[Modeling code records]
--- start ---
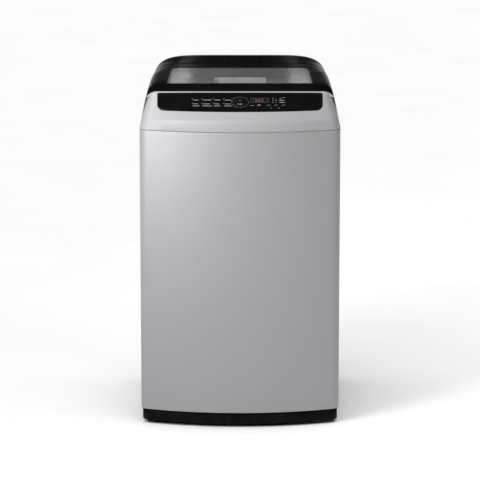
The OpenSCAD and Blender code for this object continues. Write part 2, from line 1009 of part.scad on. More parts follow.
module drive_pulley() {
    color(grey)
        translate([0, tub_y, 0])
            difference() {
                union() {
                    rod_z(0, 0, pulley_z, pulley_z + pulley_t, pulley_r);
                    rod_z(0, 0, pulley_z - 6, pulley_z + 26, 20);
                    rod_z(0, 0, pulley_z + 26 - eps, 140, shaft_r);
                }
                rotate_extrude()
                    polygon([[pulley_r + 1, pulley_z + 2], [pulley_r - 6, pulley_z + 5],
                        [pulley_r - 6, pulley_z + 13], [pulley_r + 1, pulley_z + 16]]);
                difference() {
                    tube(pulley_r - 14, 30, pulley_z - 1, pulley_z + pulley_t + 1);
                    for (k = [0:4])
                        rotate([0, 0, 72 * k])
                            block(0, -8, pulley_z - 2, pulley_r, 8, pulley_z + pulley_t + 2);
                }
            }
}

module belt_loop(grow) {
    hull() {
        translate([0, tub_y])
            circle(pulley_r - 6 + grow, $fn = 64);
        translate([motor_x, motor_y])
            circle(motor_pulley_r - 6 + grow, $fn = 40);
    }
}

module drive_belt() {
    color(dark)
        translate([0, 0, pulley_z + 5.6])
            linear_extrude(6.8)
                difference() {
                    belt_loop(5.5);
                    belt_loop(0.5);
                }
}

module motor() {
    color(grey)
        translate([motor_x, motor_y, 0])
            difference() {
                union() {
                    tube(motor_r, 34, 108, 160);
                    tube(motor_r - 10, 12, 100, 108 + eps);
                    tube(motor_r - 10, 12, 160 - eps, 168);
                    for (a = [45, 135, 225, 315])
                        rotate([0, 0, a])
                            rod_z(motor_r - 12, 0, 168 - eps, bracket_z, 6);
                }
            }
}

module motor_shaft() {
    color(steel)
        translate([motor_x, motor_y, 0]) {
            rod_z(0, 0, 70, 170, 7);
            rod_z(0, 0, 112, 156, 33);
        }
}

module motor_pulley() {
    color(steel)
        translate([motor_x, motor_y, 0])
            difference() {
                rod_z(0, 0, pulley_z, pulley_z + pulley_t, motor_pulley_r);
                rotate_extrude()
                    polygon([[motor_pulley_r + 1, pulley_z + 2], [motor_pulley_r - 6, pulley_z + 5],
                        [motor_pulley_r - 6, pulley_z + 13], [motor_pulley_r + 1, pulley_z + 16]]);
                rod_z(0, 0, pulley_z - 1, pulley_z + pulley_t + 1, 7.05);
            }
}

module capacitor() {
    color(pale) {
        rod_z(-140, 225, base_top + 4 - eps, 125, 20);
        block(-225, 205, base_top, -118, 245, base_top + 4);
    }
}

module cord_gland() {
    color(dark)
        difference() {
            union() {
                rod_y(gland_x, gland_z, rear_y - 6, rear_y + 10, 8);
                rod_y(gland_x, gland_z, rear_y, rear_y + 3, 12);
                rod_y(gland_x, gland_z, rear_y - 6, rear_y - 2, 11);
            }
            rod_y(gland_x, gland_z, rear_y - 7, rear_y + 11, 4);
        }
}

// ---------- drain

module drain_valve() {
    color(pale)
        difference() {
            union() {
                rod_z(drain_x, drain_y, 150, tub_bottom, 24);
                rod_z(drain_x, drain_y, 142, 150 + eps, 14);
            }
            rod_z(drain_x, drain_y, 141, tub_bottom + 1, 11);
        }
}

module drain_actuator() {
    color(dark)
        rounded_block(20, 70, 128, 80, 116, bracket_z, 6);
}

module drain_bellows() {
    color(dark)
        translate([drain_x, drain_y, 0])
            difference() {
                rotate_extrude()
                    polygon(concat(
                        [[13, 97], [18, 97]],
                        [for (k = [0:4]) for (p = [[20, 3.5], [17, 7.5]]) [p[0], 97 + 7.5 * k + p[1]]],
                        [[18, 142], [13, 142]]
                    ));
            }
}

module drain_pipe() {
    color(dark)
        difference() {
            union() {
                rod_z(drain_x, drain_y, outlet_z, 97, outlet_r);
                translate([drain_x, drain_y, outlet_z])
                    sphere(outlet_r);
                rod_y(drain_x, outlet_z, drain_y, outlet_y, outlet_r);
                rod_y(drain_x, outlet_z, rear_y - 14, spigot_y, outlet_r + 1);
            }
            rod_z(drain_x, drain_y, outlet_z, 98, 11);
            translate([drain_x, drain_y, outlet_z])
                sphere(11);
            rod_y(drain_x, outlet_z, drain_y, outlet_y + 1, 11);
        }
}

cabinet();
rear_panel();
rear_screws();
base_frame();
feet_rear();
foot_left();
foot_right();
top_cover();
rear_deck();
control_panel();
display_window();
display_board();
control_box();
power_key();
start_key();
option_key();
wash_key();
rinse_key();
spin_key();
hinge_brackets();
lid_switch();
lid_frame();
lid_window();
hinge_pins();
lid_bumpers();
water_valve();
inlet_duct();
dispenser_box();
detergent_drawer();
level_sensor();
level_hose();
outer_tub();
tub_cover();
tub_seal();
suspension_brackets();
suspension_rods();
suspension_springs();
damper_cups();
basket();
balance_ring();
basket_base();
lint_filters();
spin_tube();
pulsator();
pulsator_shaft();
pulsator_screw();
drive_bracket();
gear_case();
brake_lever();
drive_pulley();
drive_belt();
motor();
motor_shaft();
motor_pulley();
capacitor();
cord_gland();
drain_valve();
drain_actuator();
drain_bellows();
drain_pipe();
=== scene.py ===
import bmesh
import bpy
import math
import random
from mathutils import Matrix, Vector
from mathutils.geometry import tessellate_polygon


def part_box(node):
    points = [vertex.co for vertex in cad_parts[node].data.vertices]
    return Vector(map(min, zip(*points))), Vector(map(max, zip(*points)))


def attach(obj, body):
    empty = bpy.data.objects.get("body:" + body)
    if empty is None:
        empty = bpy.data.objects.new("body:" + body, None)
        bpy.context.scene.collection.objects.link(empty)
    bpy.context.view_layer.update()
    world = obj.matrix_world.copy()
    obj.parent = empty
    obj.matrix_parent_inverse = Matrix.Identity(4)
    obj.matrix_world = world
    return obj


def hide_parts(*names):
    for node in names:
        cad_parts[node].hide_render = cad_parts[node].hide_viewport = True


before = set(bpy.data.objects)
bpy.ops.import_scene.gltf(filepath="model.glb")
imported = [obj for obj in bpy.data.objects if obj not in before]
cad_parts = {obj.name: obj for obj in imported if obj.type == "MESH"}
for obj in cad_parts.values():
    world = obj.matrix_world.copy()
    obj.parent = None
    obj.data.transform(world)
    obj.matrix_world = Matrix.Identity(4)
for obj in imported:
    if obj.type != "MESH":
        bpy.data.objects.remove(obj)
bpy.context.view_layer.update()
scene = bpy.context.scene
random.seed(7)
MM = 0.001


# ---------------------------------------------------------------- sizes, in mm, from the CAD frame

def box(node):
    lo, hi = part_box(node)
    return lo / MM, hi / MM


cab_lo, cab_hi = box("cabinet")
top_lo, top_hi = box("top_cover")
lid_lo, lid_hi = box("lid_frame")
base_lo, base_hi = box("base_frame")
HALF, FRONT, REAR = cab_hi.x, cab_lo.y, cab_hi.y
SEAM, LIP_Z = top_lo.z, top_hi.z
DECK_Z = lid_lo.z - 1.5
BOW, CORNER = 50.0, 30.0
BOW_R = (HALF * HALF + BOW * BOW) / (2 * BOW)
RIDGE_Y, RIDGE_Z, LIP_Y = FRONT + 2.5, SEAM + 29, FRONT + 82
RIDGE_HALF, RIDGE_DROP = HALF - 6, 6.0
RUN, RISE = LIP_Y - RIDGE_Y, LIP_Z - RIDGE_Z
SLOPE = math.hypot(RUN, RISE)
NY, NZ = -RISE / SLOPE, RUN / SLOPE
DECK_T = (DECK_Z - RIDGE_Z) / RISE
FASCIA_HALF = box("control_panel")[1].x
FASCIA_TOP, FASCIA_LOW, FASCIA_RISE = 3.5, 71.0, 21.0
FASCIA_TOP_R, FASCIA_LOW_R = 4.0, 16.0
FOOT_X, FOOT_FRONT, FOOT_REAR = 212, -188, 212
TUB_Y = (box("basket")[0].y + box("basket")[1].y) / 2
LID_FRONT, LID_BACK = lid_lo.y, lid_hi.y


# ---------------------------------------------------------------- materials

class Mat:
    def __init__(self, name, **sockets):
        self.m = bpy.data.materials.new(name)
        self.m.use_nodes = True
        self.t = self.m.node_tree
        self.b = self.t.nodes["Principled BSDF"]
        self.co = self.t.nodes.new("ShaderNodeTexCoord").outputs["Object"]
        for key, value in sockets.items():
            self.b.inputs[key.replace("_", " ")].default_value = value

    def link(self, a, b):
        self.t.links.new(a, b)

    def stretch(self, x, y, z):
        n = self.t.nodes.new("ShaderNodeMapping")
        n.inputs["Scale"].default_value = (x, y, z)
        self.link(self.co, n.inputs["Vector"])
        return n.outputs["Vector"]

    def noise(self, scale, detail=3, rough=0.55, co=None):
        n = self.t.nodes.new("ShaderNodeTexNoise")
        n.inputs["Scale"].default_value = scale
        n.inputs["Detail"].default_value = detail
        n.inputs["Roughness"].default_value = rough
        self.link(co or self.co, n.inputs["Vector"])
        return n.outputs["Fac"]

    def ramp(self, fac, stops):
        n = self.t.nodes.new("ShaderNodeValToRGB")
        while len(n.color_ramp.elements) < len(stops):
            n.color_ramp.elements.new(0.5)
        for e, (p, c) in zip(n.color_ramp.elements, stops):
            e.position = p
            e.color = (*c, 1) if len(c) == 3 else c
        self.link(fac, n.inputs["Fac"])
        return n.outputs["Color"]

    def span(self, fac, low, high):
        n = self.t.nodes.new("ShaderNodeMapRange")
        n.inputs["From Min"].default_value = 0.3
        n.inputs["From Max"].default_value = 0.7
        n.inputs["To Min"].default_value = low
        n.inputs["To Max"].default_value = high
        self.link(fac, n.inputs["Value"])
        return n.outputs["Result"]

    def color(self, fac, dark, light):
        self.link(self.ramp(fac, [(0.3, dark), (0.7, light)]), self.b.inputs["Base Color"])
        return self

    def rough(self, fac, low, high):
        self.link(self.span(fac, low, high), self.b.inputs["Roughness"])
        return self

    def bump(self, fac, strength, distance):
        n = self.t.nodes.new("ShaderNodeBump")
        n.inputs["Strength"].default_value = strength
        n.inputs["Distance"].default_value = distance
        self.link(fac, n.inputs["Height"])
        self.link(n.outputs["Normal"], self.b.inputs["Normal"])
        return self


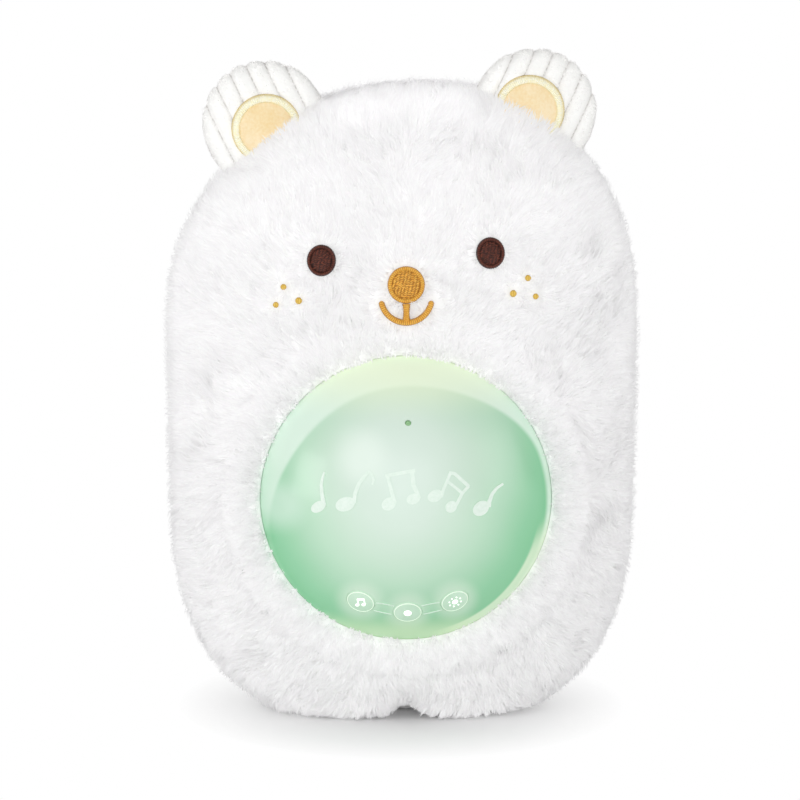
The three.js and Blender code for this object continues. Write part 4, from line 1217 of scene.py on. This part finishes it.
# %% Milky polycarbonate
milky = start_material(
    "milky_mint_polycarbonate", "#C5E4CB", Roughness=0.3, Coat_Weight=0.35, Coat_Roughness=0.12,
    Emission_Strength=0.12,
)
source = add_node(milky, "TexCoord").outputs["Object"]


def radius_from(x, z, stretch=1.0):
    """Millimetres from the line along Y through x, z, measured from the dome's middle."""
    centred = add_node(milky, "Mapping", {
        "Vector": source,
        "Location": (-(x * MM * stretch), 0, -(dome_centre.z + z * MM)),
        "Scale": (stretch, 0, 1),
    })
    far = add_node(milky, "VectorMath", {0: centred.outputs[0]}, operation="LENGTH")
    per_mm = {0: far.outputs["Value"], 1: 1 / MM}
    return add_node(milky, "Math", per_mm, operation="MULTIPLY").outputs[0]


def layered(below, colour, value, start, end, high, low=0.0, within=None):
    """Lays a colour over a tone, with shares from low to high as the value goes from start to end."""
    share = add_node(milky, "MapRange", {
        "Value": value, "From Min": start, "From Max": end, "To Min": low, "To Max": high,
    }, interpolation_type="SMOOTHSTEP").outputs[0]
    if within is not None:
        share = add_node(milky, "Math", {0: within, 1: share}, operation="MULTIPLY").outputs[0]
    return add_node(milky, "MixRGB", {0: share, 1: below, 2: srgb(colour)}).outputs[0]


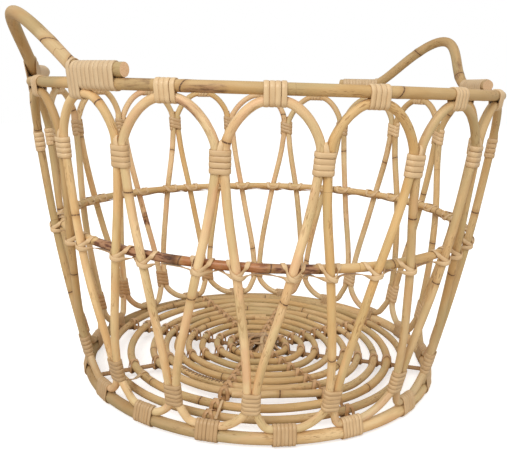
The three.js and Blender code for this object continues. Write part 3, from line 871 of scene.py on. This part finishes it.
# Bottom: rings on split canes. The outer rings are thicker and paler. Angles in degrees
bottom = {
    "rings": 9, "cane": 0.0074, "inner": 0.036, "margin": 0.030,
    "spokes": 4, "spokeWidth": 0.007, "spokeThickness": 0.0034, "spokeHeight": 0.0028,
    "spokeStray": (1, 0, -5, -7, -7, -1.2, 0.5, 4),  # each arm
    # each ring: its tone, its thickness in mm, and how much further it reaches in front and on the left, in mm
    "gold": (0.6, 0.5, 0.6, 0.4, 0.5, 0.35, 0.3, 0.5, 0.4),
    "shade": (0.08, 0.07, 0.08, 0.06, 0.06, 0.05, 0.06, 0.05, 0.16),
    "thick": (7.6, 7.8, 8, 8, 8, 8.2, 8.2, 9, 8.4),
    "reachFront": (0, 2, 2, 2, 2, 2, 3, 1, 2.5), "reachLeft": (-2, -3, -2, -2.5, -6, -8, -11, -1, 4),
    "frontAt": -75, "leftAt": 175,
    "lapped": {3: (52.3, 5.5), 6: (-132.3, 4)}, "lap": 9.0,  # rings whose ends lie side by side: where, mm outwards
    "joints": {7: (-71.5, -167.6), 6: (-35.4,)},  # those seen on two of the rings
    "firstJoint": (0.04, 0.15), "nextJoint": (0.22, 0.45), "slant": (0.0, 0.0012), "waver": 0.0012,  # m
    "underKnot": (0.0015, 0.002),  # m, where the spokes lie flat on each other and where they part, from there
    "bowEdge": 4.2, "bowMiddle": 3.2, "bowSides": ((1.6, 148), (-1.2, -122)),  # mm, how the bottom bows up, and where
}
ringPitch = (baseRadius - bottom["margin"] - bottom["inner"]) / (bottom["rings"] - 1)
ringZ = bottom["spokeHeight"] + bottom["spokeThickness"] + seat + bottom["cane"] / 2
crossing = pi / bottom["spokes"]


# The bottom is bowed up a little, more so in the middle and on the left
def onBottom(radius, z, turn):
    share = radius / baseRadius
    radius += strayed("baseReach", turn) * share
    aside = sum(bow * cos(turn - radians(at)) for bow, at in bottom["bowSides"])
    rise = bottom["bowEdge"] + bottom["bowMiddle"] * (1 - share * share) + aside * share
    return outAt(turn, radius, z + rise / 1000)


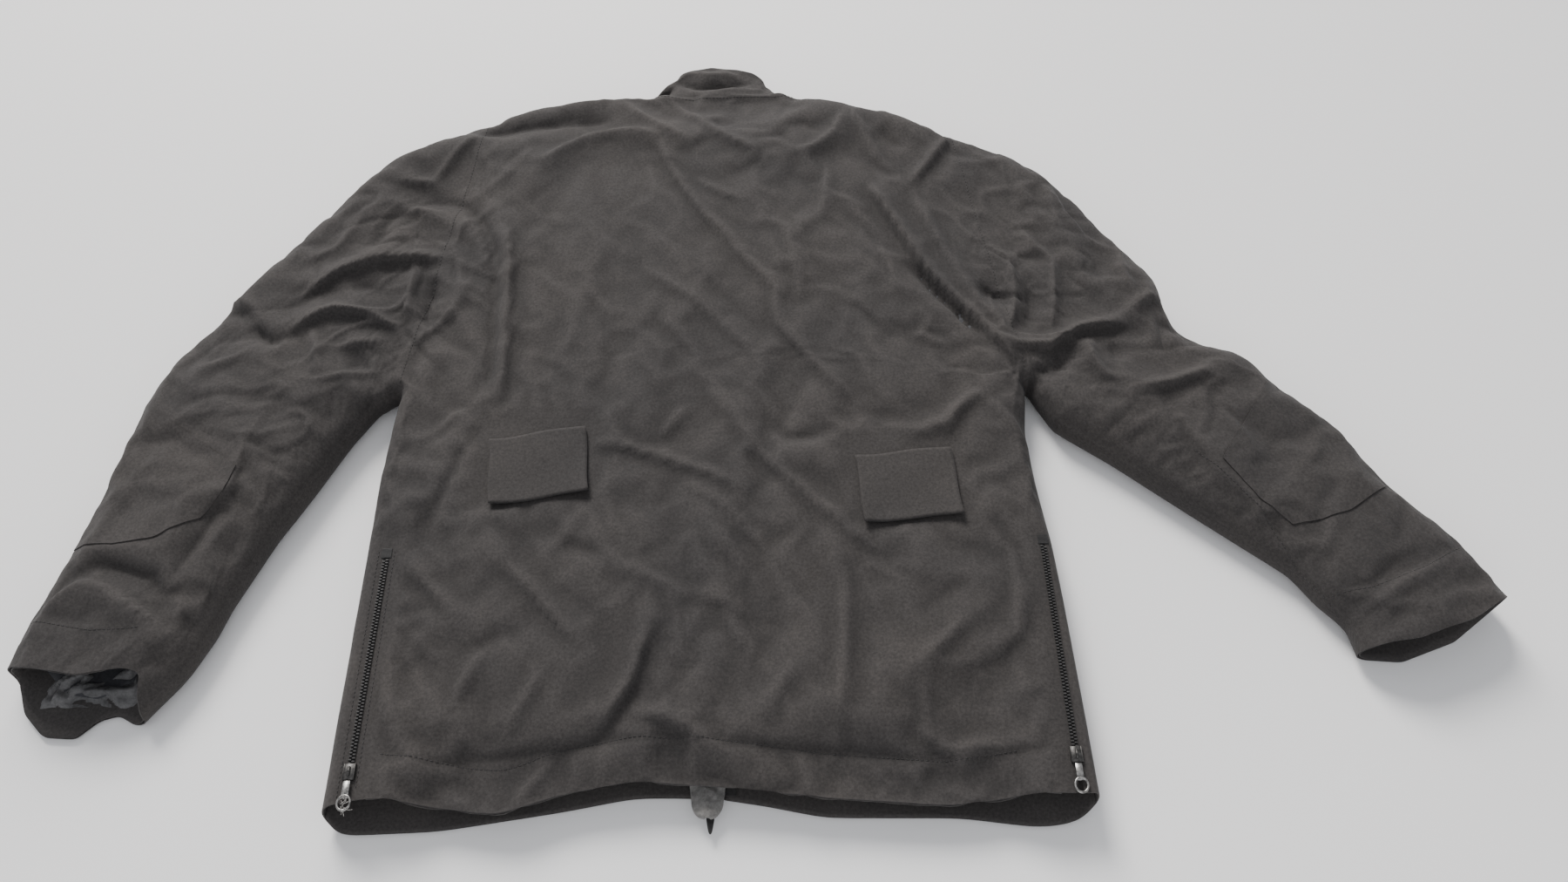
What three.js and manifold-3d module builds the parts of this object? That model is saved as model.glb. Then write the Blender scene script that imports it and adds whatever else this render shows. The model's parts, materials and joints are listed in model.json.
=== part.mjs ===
--- end ---
Set down, without any change, only the lines from the line that holds "suspension_springs();" through the line that holds "zip(*points))), Vector(map(max, zip(*points)))", both lines included.

suspension_springs();
damper_cups();
basket();
balance_ring();
basket_base();
lint_filters();
spin_tube();
pulsator();
pulsator_shaft();
pulsator_screw();
drive_bracket();
gear_case();
brake_lever();
drive_pulley();
drive_belt();
motor();
motor_shaft();
motor_pulley();
capacitor();
cord_gland();
drain_valve();
drain_actuator();
drain_bellows();
drain_pipe();
=== scene.py ===
import bmesh
import bpy
import math
import random
from mathutils import Matrix, Vector
from mathutils.geometry import tessellate_polygon


def part_box(node):
    points = [vertex.co for vertex in cad_parts[node].data.vertices]
    return Vector(map(min, zip(*points))), Vector(map(max, zip(*points)))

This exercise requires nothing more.